# Exercise brief:
Repeat verbatim, and only, the lines of the data below, beginning at the line that contains "Reconstruct the object" and stopping after the line that contains "its worn underside.".

Dataset entries
* BEGIN *
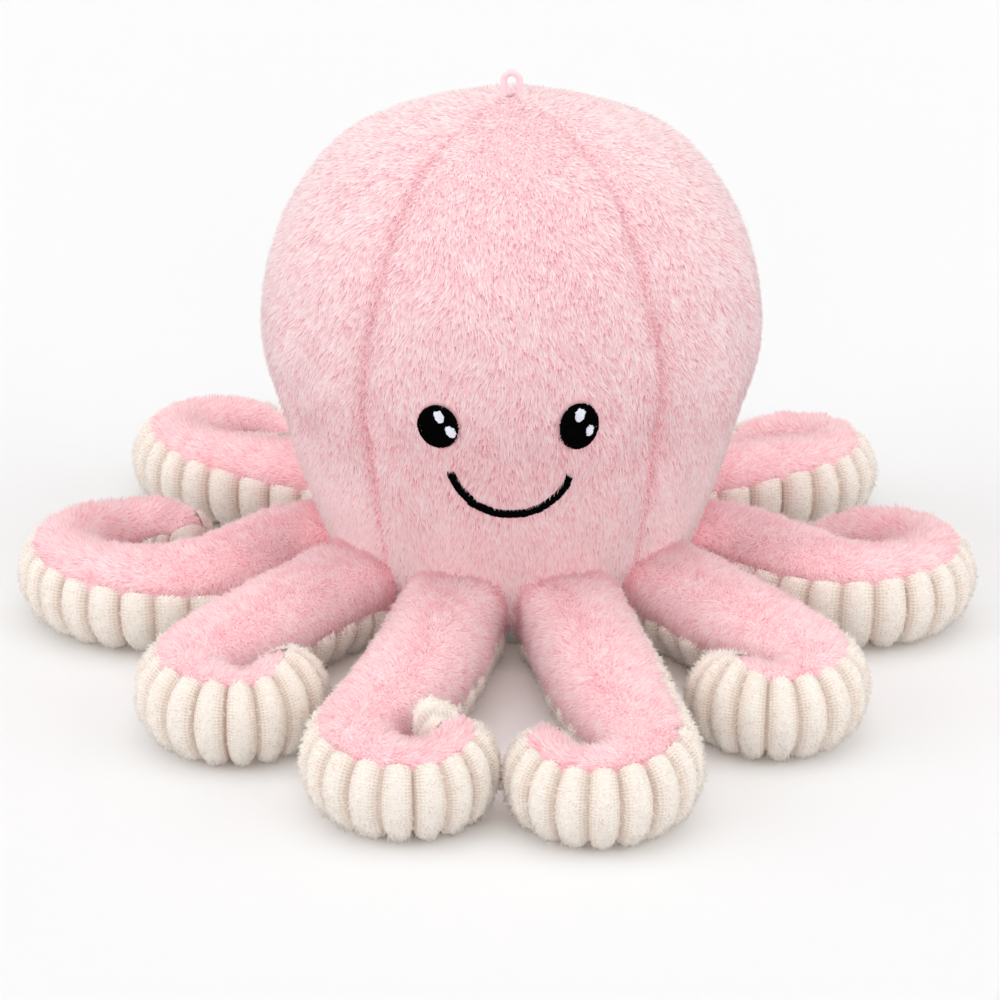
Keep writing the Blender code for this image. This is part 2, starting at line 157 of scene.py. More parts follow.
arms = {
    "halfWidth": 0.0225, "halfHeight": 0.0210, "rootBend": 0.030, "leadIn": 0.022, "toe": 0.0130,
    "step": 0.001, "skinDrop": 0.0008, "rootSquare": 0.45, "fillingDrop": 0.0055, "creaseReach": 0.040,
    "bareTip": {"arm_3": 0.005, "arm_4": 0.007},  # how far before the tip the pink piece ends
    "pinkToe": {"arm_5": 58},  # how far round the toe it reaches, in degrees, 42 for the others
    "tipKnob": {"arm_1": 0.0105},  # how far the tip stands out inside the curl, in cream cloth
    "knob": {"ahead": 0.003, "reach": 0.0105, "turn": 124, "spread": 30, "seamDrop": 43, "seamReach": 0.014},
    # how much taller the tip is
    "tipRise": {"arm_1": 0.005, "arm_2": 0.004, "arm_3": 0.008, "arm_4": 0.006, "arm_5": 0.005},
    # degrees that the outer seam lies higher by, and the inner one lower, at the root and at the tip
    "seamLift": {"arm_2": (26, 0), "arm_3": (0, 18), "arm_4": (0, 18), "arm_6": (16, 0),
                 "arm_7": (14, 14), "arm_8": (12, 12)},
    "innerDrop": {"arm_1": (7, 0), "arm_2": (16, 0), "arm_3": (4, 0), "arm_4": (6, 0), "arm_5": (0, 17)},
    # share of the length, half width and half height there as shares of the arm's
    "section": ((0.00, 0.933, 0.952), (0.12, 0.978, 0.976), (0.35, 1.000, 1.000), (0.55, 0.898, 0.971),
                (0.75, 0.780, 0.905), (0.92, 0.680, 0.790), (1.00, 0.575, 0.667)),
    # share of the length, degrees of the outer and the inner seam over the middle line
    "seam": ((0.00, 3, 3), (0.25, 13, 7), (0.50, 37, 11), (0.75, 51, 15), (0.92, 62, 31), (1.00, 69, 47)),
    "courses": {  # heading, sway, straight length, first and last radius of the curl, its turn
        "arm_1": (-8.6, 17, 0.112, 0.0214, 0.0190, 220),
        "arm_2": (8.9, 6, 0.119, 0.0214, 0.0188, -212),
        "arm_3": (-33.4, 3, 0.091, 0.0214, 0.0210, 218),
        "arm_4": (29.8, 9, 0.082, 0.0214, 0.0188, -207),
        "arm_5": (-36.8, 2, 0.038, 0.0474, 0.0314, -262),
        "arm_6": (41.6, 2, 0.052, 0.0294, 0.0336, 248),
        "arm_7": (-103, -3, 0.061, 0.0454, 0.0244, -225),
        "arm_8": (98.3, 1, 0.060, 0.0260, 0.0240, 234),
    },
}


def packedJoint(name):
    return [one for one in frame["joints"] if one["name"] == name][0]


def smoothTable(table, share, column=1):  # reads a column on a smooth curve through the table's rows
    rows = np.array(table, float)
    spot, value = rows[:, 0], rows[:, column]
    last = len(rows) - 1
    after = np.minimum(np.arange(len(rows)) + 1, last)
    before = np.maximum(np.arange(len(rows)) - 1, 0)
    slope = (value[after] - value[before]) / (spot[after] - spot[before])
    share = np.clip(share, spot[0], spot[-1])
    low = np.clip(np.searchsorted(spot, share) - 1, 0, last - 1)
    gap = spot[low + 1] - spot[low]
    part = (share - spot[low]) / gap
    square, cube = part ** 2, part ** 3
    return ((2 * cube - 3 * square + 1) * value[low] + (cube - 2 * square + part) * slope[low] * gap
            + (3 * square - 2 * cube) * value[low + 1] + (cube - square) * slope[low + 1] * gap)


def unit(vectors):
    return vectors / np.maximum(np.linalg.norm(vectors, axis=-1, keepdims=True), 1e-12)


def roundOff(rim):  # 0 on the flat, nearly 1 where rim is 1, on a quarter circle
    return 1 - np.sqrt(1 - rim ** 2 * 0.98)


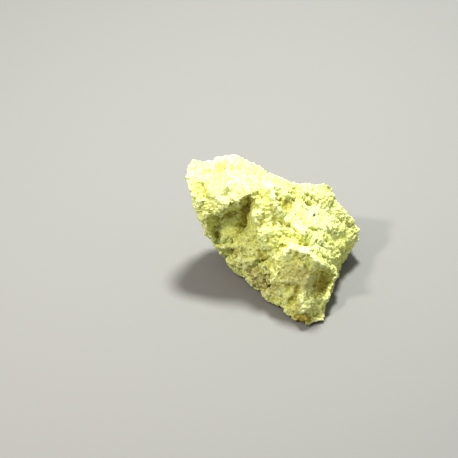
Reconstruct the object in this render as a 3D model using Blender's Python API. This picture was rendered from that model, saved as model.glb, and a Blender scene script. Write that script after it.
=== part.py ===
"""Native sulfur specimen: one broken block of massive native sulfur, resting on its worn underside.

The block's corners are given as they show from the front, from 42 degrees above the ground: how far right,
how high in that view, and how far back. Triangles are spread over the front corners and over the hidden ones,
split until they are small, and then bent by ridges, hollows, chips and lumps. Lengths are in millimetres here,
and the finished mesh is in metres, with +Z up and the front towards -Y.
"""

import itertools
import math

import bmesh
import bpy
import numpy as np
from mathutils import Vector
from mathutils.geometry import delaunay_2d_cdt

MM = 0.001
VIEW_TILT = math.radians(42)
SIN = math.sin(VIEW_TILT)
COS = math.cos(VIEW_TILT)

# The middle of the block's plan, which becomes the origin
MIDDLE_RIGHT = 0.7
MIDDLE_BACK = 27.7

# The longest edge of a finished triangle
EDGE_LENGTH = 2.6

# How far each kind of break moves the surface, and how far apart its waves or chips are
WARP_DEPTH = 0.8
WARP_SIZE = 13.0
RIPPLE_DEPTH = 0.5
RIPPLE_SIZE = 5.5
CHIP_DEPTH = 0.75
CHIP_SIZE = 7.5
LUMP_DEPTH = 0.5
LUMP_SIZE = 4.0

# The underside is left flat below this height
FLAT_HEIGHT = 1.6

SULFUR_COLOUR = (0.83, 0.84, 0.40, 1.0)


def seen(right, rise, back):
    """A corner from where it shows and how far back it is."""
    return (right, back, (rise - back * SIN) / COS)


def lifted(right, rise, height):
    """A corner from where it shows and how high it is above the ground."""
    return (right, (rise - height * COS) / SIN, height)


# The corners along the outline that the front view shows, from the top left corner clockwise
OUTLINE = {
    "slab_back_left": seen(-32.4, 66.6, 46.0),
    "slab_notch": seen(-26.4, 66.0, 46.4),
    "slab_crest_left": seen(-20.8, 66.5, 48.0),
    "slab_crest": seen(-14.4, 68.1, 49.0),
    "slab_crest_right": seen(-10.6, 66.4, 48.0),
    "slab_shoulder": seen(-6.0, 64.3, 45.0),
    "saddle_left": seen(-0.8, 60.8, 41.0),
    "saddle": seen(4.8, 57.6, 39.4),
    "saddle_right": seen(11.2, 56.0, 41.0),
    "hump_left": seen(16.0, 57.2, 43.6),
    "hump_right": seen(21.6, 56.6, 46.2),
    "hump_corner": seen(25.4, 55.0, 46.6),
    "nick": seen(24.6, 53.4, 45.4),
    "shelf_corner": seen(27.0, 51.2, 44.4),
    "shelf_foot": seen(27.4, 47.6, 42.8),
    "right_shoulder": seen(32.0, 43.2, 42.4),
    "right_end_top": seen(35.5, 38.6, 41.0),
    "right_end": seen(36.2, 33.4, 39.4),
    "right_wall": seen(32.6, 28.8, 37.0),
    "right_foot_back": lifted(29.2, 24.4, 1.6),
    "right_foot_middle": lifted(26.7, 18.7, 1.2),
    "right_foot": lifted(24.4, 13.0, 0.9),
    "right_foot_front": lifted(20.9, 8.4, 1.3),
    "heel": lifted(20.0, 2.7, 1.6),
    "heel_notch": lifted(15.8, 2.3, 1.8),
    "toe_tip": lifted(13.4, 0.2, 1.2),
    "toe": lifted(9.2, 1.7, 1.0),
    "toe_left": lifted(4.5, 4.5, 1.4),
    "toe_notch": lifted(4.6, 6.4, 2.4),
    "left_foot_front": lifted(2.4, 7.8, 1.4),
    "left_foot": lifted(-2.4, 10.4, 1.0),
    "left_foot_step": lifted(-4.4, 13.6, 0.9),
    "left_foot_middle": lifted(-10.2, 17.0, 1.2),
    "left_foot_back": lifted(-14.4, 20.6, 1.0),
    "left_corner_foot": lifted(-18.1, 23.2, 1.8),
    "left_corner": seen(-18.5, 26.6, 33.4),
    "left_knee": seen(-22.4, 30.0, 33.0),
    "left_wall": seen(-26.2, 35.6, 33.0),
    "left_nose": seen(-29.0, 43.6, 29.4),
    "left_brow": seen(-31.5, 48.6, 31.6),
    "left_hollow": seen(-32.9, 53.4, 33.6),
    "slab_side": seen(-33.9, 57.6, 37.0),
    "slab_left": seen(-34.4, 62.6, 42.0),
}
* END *
# The output:
Reconstruct the object in this render as a 3D model using Blender's Python API. This picture was rendered from that model, saved as model.glb, and a Blender scene script. Write that script after it.
=== part.py ===
"""Native sulfur specimen: one broken block of massive native sulfur, resting on its worn underside.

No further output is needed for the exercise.